Exercise details: Pull each line containing "part" out of the data and copy it.

Data rows:

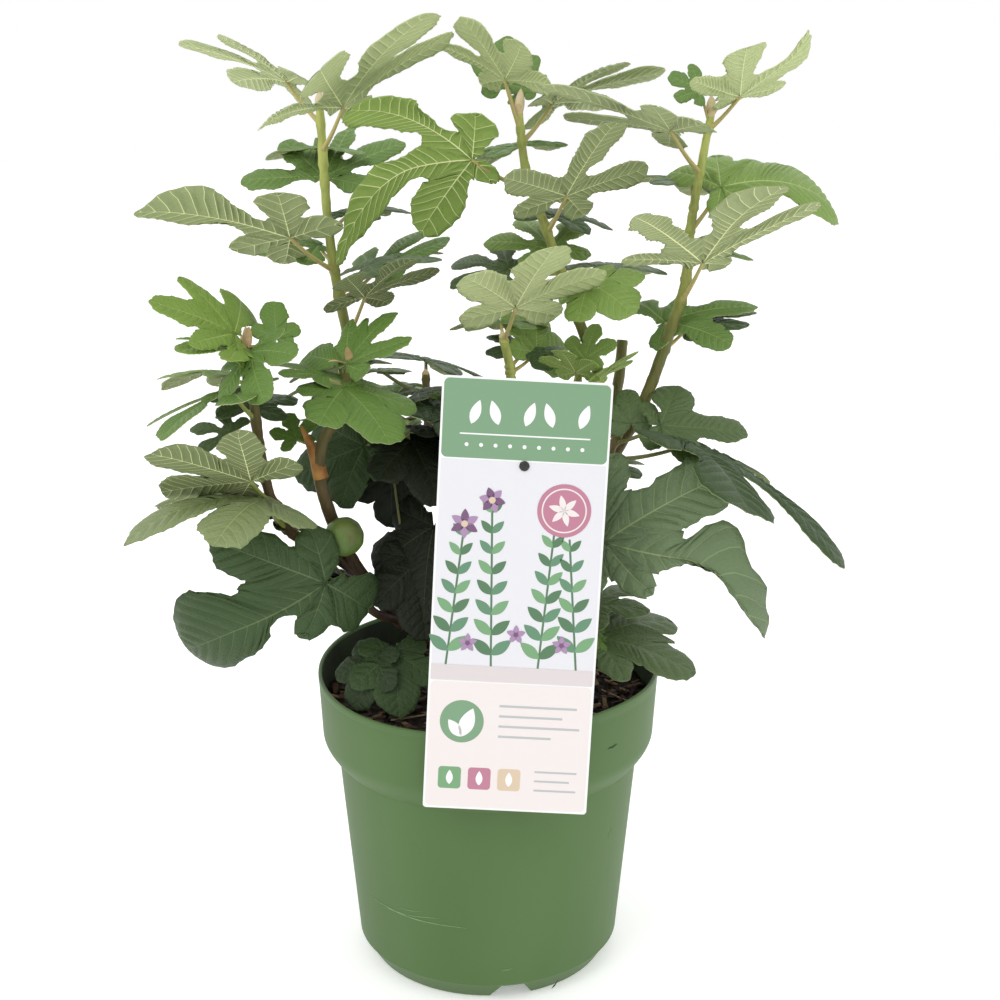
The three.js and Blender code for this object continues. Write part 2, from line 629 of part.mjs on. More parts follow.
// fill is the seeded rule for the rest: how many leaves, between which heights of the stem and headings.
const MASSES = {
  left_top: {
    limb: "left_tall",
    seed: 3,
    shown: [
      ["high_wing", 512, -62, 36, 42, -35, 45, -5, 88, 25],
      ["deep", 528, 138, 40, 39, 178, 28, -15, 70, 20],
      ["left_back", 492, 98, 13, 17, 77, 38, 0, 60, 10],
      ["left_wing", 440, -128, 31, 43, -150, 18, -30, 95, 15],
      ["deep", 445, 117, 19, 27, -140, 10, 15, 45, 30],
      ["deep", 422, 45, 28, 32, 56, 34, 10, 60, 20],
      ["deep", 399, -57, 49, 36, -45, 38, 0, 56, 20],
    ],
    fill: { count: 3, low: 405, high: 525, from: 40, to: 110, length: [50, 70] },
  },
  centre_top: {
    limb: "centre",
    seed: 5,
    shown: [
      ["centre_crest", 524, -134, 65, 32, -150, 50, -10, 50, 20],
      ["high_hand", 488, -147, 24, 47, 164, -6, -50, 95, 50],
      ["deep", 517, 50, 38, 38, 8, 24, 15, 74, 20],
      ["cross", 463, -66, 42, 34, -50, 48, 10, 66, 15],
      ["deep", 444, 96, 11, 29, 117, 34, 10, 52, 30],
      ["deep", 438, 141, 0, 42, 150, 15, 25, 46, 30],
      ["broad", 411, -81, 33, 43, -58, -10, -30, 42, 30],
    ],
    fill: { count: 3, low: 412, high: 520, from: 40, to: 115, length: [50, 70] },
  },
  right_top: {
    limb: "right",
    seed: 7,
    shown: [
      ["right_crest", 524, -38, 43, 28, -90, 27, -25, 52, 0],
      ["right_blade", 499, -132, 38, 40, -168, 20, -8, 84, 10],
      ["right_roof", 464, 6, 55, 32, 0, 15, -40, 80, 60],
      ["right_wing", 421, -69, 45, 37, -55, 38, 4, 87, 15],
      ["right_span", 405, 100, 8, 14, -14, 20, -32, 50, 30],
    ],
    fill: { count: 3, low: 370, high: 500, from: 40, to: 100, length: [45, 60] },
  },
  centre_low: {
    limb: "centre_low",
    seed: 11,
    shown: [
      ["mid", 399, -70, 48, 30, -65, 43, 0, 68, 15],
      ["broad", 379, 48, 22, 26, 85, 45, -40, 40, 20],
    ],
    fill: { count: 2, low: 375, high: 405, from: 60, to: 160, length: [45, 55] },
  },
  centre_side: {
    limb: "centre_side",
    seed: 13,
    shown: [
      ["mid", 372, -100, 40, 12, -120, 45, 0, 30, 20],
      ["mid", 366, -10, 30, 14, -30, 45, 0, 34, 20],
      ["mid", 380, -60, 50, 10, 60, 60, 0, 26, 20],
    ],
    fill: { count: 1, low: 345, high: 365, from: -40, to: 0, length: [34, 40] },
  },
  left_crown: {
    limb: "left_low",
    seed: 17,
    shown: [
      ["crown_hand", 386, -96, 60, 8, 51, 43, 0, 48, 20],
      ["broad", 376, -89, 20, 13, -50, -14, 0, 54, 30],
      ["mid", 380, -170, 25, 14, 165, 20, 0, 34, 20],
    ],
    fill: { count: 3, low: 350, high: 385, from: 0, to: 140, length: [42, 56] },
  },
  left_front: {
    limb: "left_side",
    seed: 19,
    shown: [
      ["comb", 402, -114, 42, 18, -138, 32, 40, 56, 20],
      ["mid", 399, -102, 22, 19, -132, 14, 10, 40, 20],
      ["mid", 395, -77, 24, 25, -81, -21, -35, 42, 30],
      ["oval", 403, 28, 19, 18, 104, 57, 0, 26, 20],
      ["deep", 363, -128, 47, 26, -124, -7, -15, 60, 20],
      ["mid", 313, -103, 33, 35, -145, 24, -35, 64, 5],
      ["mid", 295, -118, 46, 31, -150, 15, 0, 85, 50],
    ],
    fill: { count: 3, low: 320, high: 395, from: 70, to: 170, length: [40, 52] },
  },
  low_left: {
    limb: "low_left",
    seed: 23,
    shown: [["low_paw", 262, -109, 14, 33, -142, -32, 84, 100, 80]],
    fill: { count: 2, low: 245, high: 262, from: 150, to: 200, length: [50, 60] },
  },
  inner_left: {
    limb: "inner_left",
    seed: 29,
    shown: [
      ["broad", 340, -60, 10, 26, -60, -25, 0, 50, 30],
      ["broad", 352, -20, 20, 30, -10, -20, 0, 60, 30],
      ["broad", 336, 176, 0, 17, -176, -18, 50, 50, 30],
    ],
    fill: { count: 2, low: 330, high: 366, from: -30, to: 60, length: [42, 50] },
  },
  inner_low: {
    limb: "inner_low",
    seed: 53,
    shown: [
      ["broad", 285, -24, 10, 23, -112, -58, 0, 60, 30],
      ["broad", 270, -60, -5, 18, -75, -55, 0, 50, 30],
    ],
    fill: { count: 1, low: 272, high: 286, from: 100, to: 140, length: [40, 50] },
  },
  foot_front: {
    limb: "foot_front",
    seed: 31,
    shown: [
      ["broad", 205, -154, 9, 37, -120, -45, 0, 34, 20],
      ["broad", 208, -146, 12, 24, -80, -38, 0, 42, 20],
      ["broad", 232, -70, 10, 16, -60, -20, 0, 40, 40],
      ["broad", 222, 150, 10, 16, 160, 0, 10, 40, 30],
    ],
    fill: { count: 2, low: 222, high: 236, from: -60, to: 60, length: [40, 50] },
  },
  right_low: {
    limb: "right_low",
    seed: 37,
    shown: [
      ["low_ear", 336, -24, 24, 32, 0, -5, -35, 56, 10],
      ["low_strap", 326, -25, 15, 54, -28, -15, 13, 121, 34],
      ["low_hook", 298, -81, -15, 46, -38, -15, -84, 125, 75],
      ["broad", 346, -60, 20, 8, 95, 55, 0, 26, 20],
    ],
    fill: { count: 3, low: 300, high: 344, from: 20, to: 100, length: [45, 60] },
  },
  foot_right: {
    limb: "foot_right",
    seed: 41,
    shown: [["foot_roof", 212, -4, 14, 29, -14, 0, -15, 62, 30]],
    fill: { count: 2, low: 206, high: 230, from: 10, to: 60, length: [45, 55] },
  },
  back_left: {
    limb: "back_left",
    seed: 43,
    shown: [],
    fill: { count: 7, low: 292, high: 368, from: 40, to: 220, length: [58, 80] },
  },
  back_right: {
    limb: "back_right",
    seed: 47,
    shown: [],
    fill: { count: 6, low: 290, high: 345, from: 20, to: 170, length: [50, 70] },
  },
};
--
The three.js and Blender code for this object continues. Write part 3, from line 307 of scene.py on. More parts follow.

Result of the exercise:
The three.js and Blender code for this object continues. Write part 2, from line 629 of part.mjs on. More parts follow.
The three.js and Blender code for this object continues. Write part 3, from line 307 of scene.py on. More parts follow.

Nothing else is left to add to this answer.